DATASET CONTENT:
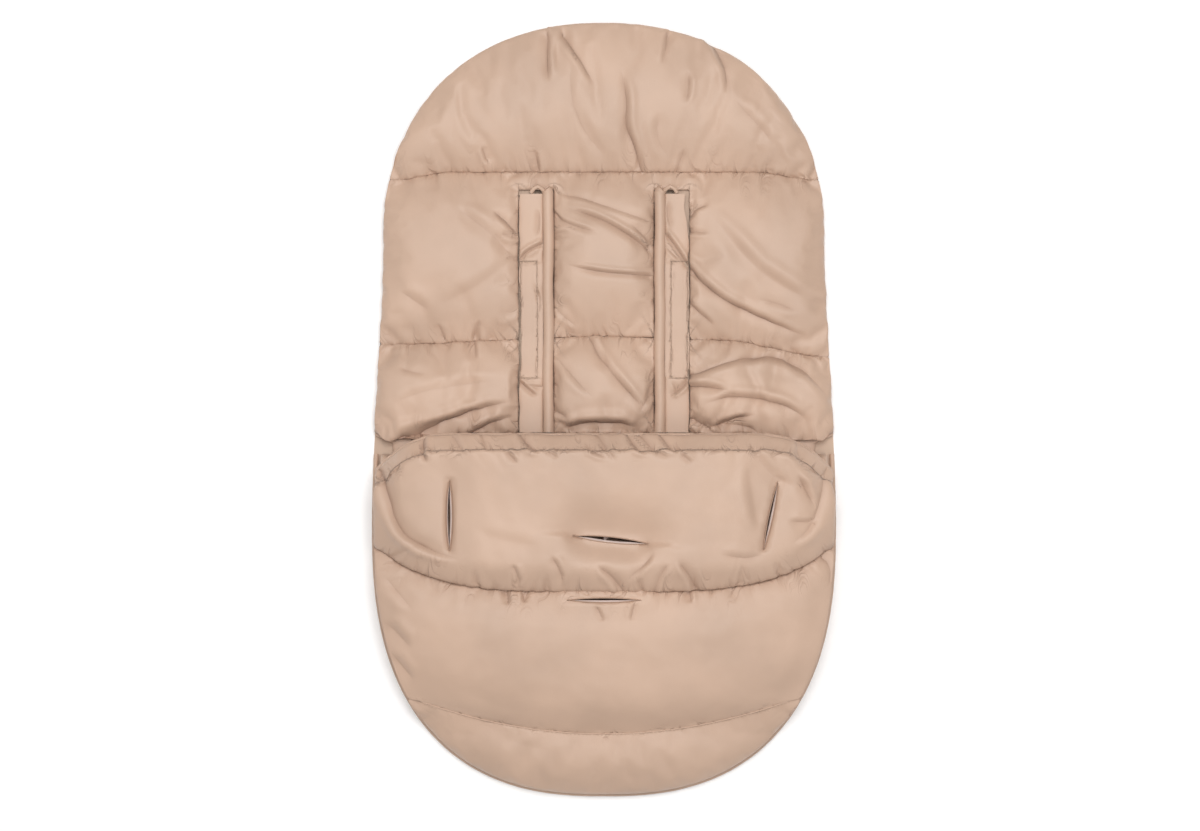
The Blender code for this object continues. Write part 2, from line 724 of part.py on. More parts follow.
def build_cover(beige, pale, legs, shins, flap):
    """The quilted cover, its hem, its lining and its belt slits."""
    toe_half = half_width(ZIP_END_Y, COVER_INSET)
    cover_half = lambda y: half_width(y, COVER_INSET)
    above_shin = lambda x: shin_seam_y(x) + SEAM_GAP / 2
    below_shin = lambda x: shin_seam_y(x) - SEAM_GAP / 2
    above_toe = lambda x: toe_seam_y(x) + SEAM_GAP / 2
    below_toe = lambda x: toe_seam_y(x) - SEAM_GAP / 2

    # A channel's lining has the channel's own grid, less the columns beside the zips.
    within = lambda spot: abs(spot.x) < half_width(spot.y, LINING_INSET)
    columns = 22
    edge_plan = band_plan(above_shin, hem_y, cover_half)
    flap_pad = add("cover_flap",
                   panel(columns, 12, edge_plan, cover_inner_z, flap_outer_z), beige, flap)
    flap_lining = add("lining_flap",
                      panel(columns, 12, edge_plan, lining_floor_z, lining_top_z, within), pale,
                      flap)
    plan = band_plan(above_toe, below_shin, cover_half)
    shin_pad = add("cover_shin",
                   panel(columns, 10, plan, cover_inner_z, shin_outer_z), beige, shins)
    shin_lining = add("lining_shin",
                      panel(columns, 10, plan, lining_floor_z, lining_top_z, within), pale, shins)
    rim = rounded_end(ZIP_END_Y - END_SIDE, TOE_END_Y + TOE_EDGE_INSET, TOE_EDGE_INSET)
    plan = end_plan(below_toe, toe_half, rim)
    add("cover_toe", panel(columns, 8, plan, cover_inner_z, toe_outer_z), beige, legs)
    add("lining_toe",
        panel(columns, 8, plan, lining_floor_z, lining_top_z,
              lambda spot: within(spot) and rim_distance(spot.x, spot.y) > LINING_INSET), pale, legs)

    # The hem's roll stands off the cover's edge, square to it.
    edge = [Vector(edge_plan(2 * step / columns - 1, 1.0)) for step in range(columns + 1)]
    points = []
    for step, spot in enumerate(edge):
        along = edge[min(step + 1, columns)] - edge[max(step - 1, 0)]
        away = Vector((-along.y, along.x)).normalized() * (HEM_BINDING_RADIUS + 2 * SEAT_GAP)
        points.append((spot.x + away.x, spot.y + away.y,
                       cover_inner_z(spot.x, spot.y) + COVER_SEAM_THICKNESS / 2))
    roll("cover_hem", points, HEM_BINDING_RADIUS, beige, flap, 2)

    quarter = math.pi / 2
    slits = [
        ("hip_left", (HIP_SLIT_SHIFT - HIP_SLIT_X, HEM_Y - HIP_SLIT_SETBACK),
         HIP_SLIT_LENGTH, 0.0, flap_pad, flap_lining, flap_outer_z, flap),
        ("hip_right", (HIP_SLIT_SHIFT + HIP_SLIT_X, HEM_Y - HIP_SLIT_SETBACK),
         HIP_SLIT_LENGTH, RIGHT_SLIT_LEAN, flap_pad, flap_lining, flap_outer_z, flap),
        ("crotch_upper", (CROTCH_SLIT_SHIFT, HEM_Y - CROTCH_SLIT_SETBACK),
         CROTCH_SLIT_LENGTH, quarter - CROTCH_SLIT_LEAN, flap_pad, flap_lining, flap_outer_z, flap),
        ("crotch_lower", (0.0, SHIN_SEAM_Y - LOWER_SLIT_SETBACK),
         LOWER_SLIT_LENGTH, quarter, shin_pad, shin_lining, shin_outer_z, shins),
    ]
    for name, middle, length, lean, pad, lining, top, carrier in slits:
        hole = hidden("hole_" + name, slit_hole(middle, length, lean, SLIT_WIDTH), beige, carrier)
        combine(pad, hole, "DIFFERENCE")
        combine(lining, hole, "DIFFERENCE")
        add("slit_trim_" + name, slit_trim(middle, length, lean, SLIT_WIDTH, top), pale, carrier)


def zip_half(side, start_y, end_y, root, bead_root, tip):
    """Half a zip: an upright tape with its row of teeth as one bead along the edge."""
    rings = []
    for step in range(13):
        y = between(start_y, end_y, step / 12)
        x = side * zip_x(y)
        tape, bead = ZIP_TAPE_THICKNESS / 2, BEAD_THICKNESS / 2
        outline = [(-tape, root(x, y)), (tape, root(x, y)), (tape, bead_root), (bead, bead_root),
                   (bead, tip), (-bead, tip), (-bead, bead_root), (-tape, bead_root)]
        rings.append([(x + across, y, z) for across, z in outline])
    return loft(rings)


def build_zips(tape, metal, beige, legs, shins, flap):
    """Both side zips, with the sliders at their upper ends."""
    upper_tip = ZIP_MIDDLE_Z + ZIP_ROW_GAP / 2
    lower_tip = ZIP_MIDDLE_Z - ZIP_ROW_GAP / 2
    split_y = shin_seam_y(zip_x(SHIN_SEAM_Y))
    slider_y = ZIP_TOP_Y - SLIDER_PARK - SLIDER_LENGTH / 2
    for side in (-1, 1):
        name = side_name(side)
        add("zip_pad_" + name,
            zip_half(side, ZIP_TOP_Y, ZIP_END_Y, level(PAD_FLOOR), lower_tip - BEAD_HEIGHT,
                     lower_tip), tape, legs)
        add("zip_flap_" + name,
            zip_half(side, ZIP_TOP_Y, split_y + SEAM_GAP / 2, lining_top_z,
                     upper_tip + BEAD_HEIGHT, upper_tip), tape, flap)
        add("zip_shin_" + name,
            zip_half(side, split_y - SEAM_GAP / 2, ZIP_END_Y, lining_top_z,
                     upper_tip + BEAD_HEIGHT, upper_tip), tape, shins)

        x = side * zip_x(slider_y)
        carrier = pivot("zip_slider_axis_" + name, (x, slider_y, ZIP_MIDDLE_Z), legs)
        plate_x = PLATE_X + SLIDER_PLATE / 2
        plate = (SLIDER_PLATE, SLIDER_LENGTH, SLIDER_HEIGHT)
        slider = add("zip_slider_" + name,
                     block(plate, (x + side * plate_x, slider_y, ZIP_MIDDLE_Z)), metal, carrier)
        web_y = slider_y + (SLIDER_LENGTH - SLIDER_WEB_LENGTH) / 2
        face_x = PLATE_X + SLIDER_PLATE
        bar_x = face_x + BAIL_ROOM + BAIL_ROD / 2
        overlap = SLIDER_PLATE / 2
        parts = [
            ("inner", plate, (x - side * plate_x, slider_y)),
            ("web", (2 * plate_x, SLIDER_WEB_LENGTH, SLIDER_WEB), (x, web_y)),
            ("bail", (BAIL_ROD, BAIL_LENGTH, BAIL_ROD), (x + side * bar_x, slider_y)),
        ]
        post_x = (face_x - overlap + bar_x) / 2
        for end in (-1, 1):
            parts.append(("post_up" if end > 0 else "post_down",
                          (bar_x - face_x + overlap, BAIL_ROD, BAIL_ROD),
                          (x + side * post_x, slider_y + end * (BAIL_LENGTH - BAIL_ROD) / 2)))
        for part, size, spot in parts:
            tool = hidden("slider_" + part + "_" + name, block(size, (*spot, ZIP_MIDDLE_Z)), metal,
                          carrier)
            combine(slider, tool, "UNION")

        # The pull's eye goes round the bail, so that it turns about its own cross bar.
        bar_y = slider_y + BAIL_LENGTH / 2 - BAIL_ROD - PULL_BAR
        pull_x = x + side * (face_x + BAIL_ROOM / 2)
        pull_axis = pivot("zip_pull_axis_" + name, (pull_x, bar_y, ZIP_MIDDLE_Z), carrier)
        pull_y = bar_y + PULL_BAR / 2 - PULL_LENGTH / 2
        pull = add("zip_pull_" + name,
                   block((PULL_BAR, PULL_LENGTH, PULL_WIDTH), (pull_x, pull_y, ZIP_MIDDLE_Z)), metal,
                   pull_axis)
        eye = hidden("pull_eye_" + name,
                     block((2 * PULL_BAR, PULL_EYE, PULL_WIDTH - 2 * PULL_BAR),
                           (pull_x, bar_y - PULL_BAR / 2 - PULL_EYE / 2, ZIP_MIDDLE_Z)), metal,
                     pull_axis)
        combine(pull, eye, "DIFFERENCE")

        # The folded tab above the zip: an upturned channel that is lower towards the head.
        rings = []
        for step in range(7):
            y = between(ZIP_TOP_Y + SEAT_GAP, GARAGE_TOP_Y, step / 6)
            late = clamped((step / 6 - 1 + GARAGE_ROUND_SHARE) / GARAGE_ROUND_SHARE)
            height = GARAGE_HEIGHT * between(1.0, GARAGE_LOW_SHARE, 1 - math.sqrt(1 - late ** 2))
            rings.append(garage_ring(side * zip_x(y), y, height))
        add("zip_tab_" + name, loft(rings), beige, legs)


def garage_ring(middle_x, y, height):
    """Cross-section of the folded tab: two legs and a rounded top."""
    outer = GARAGE_WIDTH / 2
    inner = outer - GARAGE_THICKNESS
    top = height - outer
    ring = []
    for radius, order in ((outer, 1), (inner, -1)):
        arc = [(-radius, PAD_FLOOR)]
        for step in range(7):
            turn = math.pi * step / 6
            arc.append((-radius * math.cos(turn), top + radius * math.sin(turn)))
        arc.append((radius, PAD_FLOOR))
        ring.extend(arc[::order])
    return [(middle_x + x, y, z) for x, z in ring]


def main():
    for old in list(bpy.data.objects):
        bpy.data.objects.remove(old)
    beige = finish_of("beige_cloth", BEIGE, 0.55)
    shade = finish_of("rear_cloth", BEIGE_SHADE, 0.7)
    pale = finish_of("pale_lining", LINING_COLOUR, 0.85)
    tape = finish_of("zip_and_hook_tape", TAPE_COLOUR, 0.8)
    metal = finish_of("zip_metal", METAL_COLOUR, 0.35, 1.0)

    legs = pivot("legs_fold_axis", (0.0, SEAT_SEAM_Y, SEAT_FOLD_Z))
    toe_fold_z = cover_inner_z(0.0, TOE_SEAM_Y) + COVER_SEAM_THICKNESS
    shins = pivot("cover_open_axis", (0.0, TOE_SEAM_Y, toe_fold_z), legs)
    shin_fold_z = cover_inner_z(0.0, SHIN_SEAM_Y) + COVER_SEAM_THICKNESS
    flap = pivot("flap_fold_axis", (0.0, SHIN_SEAM_Y, shin_fold_z), shins)

    build_back(beige, shade, tape)
    build_head(beige, shade)
    build_legs(beige, shade, legs)
    build_cover(beige, pale, legs, shins, flap)
    build_zips(tape, metal, beige, legs, shins, flap)


main()
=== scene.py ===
"""Looks of the quilted stroller footmuff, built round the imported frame.

Lengths are in metres, X runs across the muff, Y towards the head and Z away from what it lies on.
Fold lines read off the photograph are in millimetres from the muff's middle.
"""
import math
import bpy
import bmesh
import numpy as np
from mathutils import Matrix, Vector, noise
from mathutils.kdtree import KDTree


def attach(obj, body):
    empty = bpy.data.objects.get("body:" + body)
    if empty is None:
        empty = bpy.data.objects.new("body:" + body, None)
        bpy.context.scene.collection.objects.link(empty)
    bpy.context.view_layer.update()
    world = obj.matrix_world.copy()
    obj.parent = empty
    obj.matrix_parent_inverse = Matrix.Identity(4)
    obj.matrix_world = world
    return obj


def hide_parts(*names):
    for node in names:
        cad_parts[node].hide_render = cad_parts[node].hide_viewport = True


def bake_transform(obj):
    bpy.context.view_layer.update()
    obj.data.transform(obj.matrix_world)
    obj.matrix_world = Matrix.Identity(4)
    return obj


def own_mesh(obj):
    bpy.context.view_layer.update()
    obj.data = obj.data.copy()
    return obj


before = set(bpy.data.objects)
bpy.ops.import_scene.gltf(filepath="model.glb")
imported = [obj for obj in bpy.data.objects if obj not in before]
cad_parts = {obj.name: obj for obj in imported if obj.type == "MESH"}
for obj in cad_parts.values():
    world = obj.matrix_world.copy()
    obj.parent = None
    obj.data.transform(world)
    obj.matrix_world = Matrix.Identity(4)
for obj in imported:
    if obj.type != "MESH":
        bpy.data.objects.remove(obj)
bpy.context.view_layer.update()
scene = bpy.context.scene


# Head channel of the back pad. The whole muff is sewn from one satin beige nylon, two layers with
# loose wadding between them that is held down along the seams. This channel lies between the
# rounded top end and the first seam, where it folds up.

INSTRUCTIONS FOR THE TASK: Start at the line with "(0.0, SEAT_SEAM_Y, SEAT_FOLD_Z))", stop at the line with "if empty is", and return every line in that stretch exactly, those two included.

ANSWER IN FULL:
    legs = pivot("legs_fold_axis", (0.0, SEAT_SEAM_Y, SEAT_FOLD_Z))
    toe_fold_z = cover_inner_z(0.0, TOE_SEAM_Y) + COVER_SEAM_THICKNESS
    shins = pivot("cover_open_axis", (0.0, TOE_SEAM_Y, toe_fold_z), legs)
    shin_fold_z = cover_inner_z(0.0, SHIN_SEAM_Y) + COVER_SEAM_THICKNESS
    flap = pivot("flap_fold_axis", (0.0, SHIN_SEAM_Y, shin_fold_z), shins)

    build_back(beige, shade, tape)
    build_head(beige, shade)
    build_legs(beige, shade, legs)
    build_cover(beige, pale, legs, shins, flap)
    build_zips(tape, metal, beige, legs, shins, flap)


main()
=== scene.py ===
"""Looks of the quilted stroller footmuff, built round the imported frame.

Lengths are in metres, X runs across the muff, Y towards the head and Z away from what it lies on.
Fold lines read off the photograph are in millimetres from the muff's middle.
"""
import math
import bpy
import bmesh
import numpy as np
from mathutils import Matrix, Vector, noise
from mathutils.kdtree import KDTree


def attach(obj, body):
    empty = bpy.data.objects.get("body:" + body)
    if empty is None:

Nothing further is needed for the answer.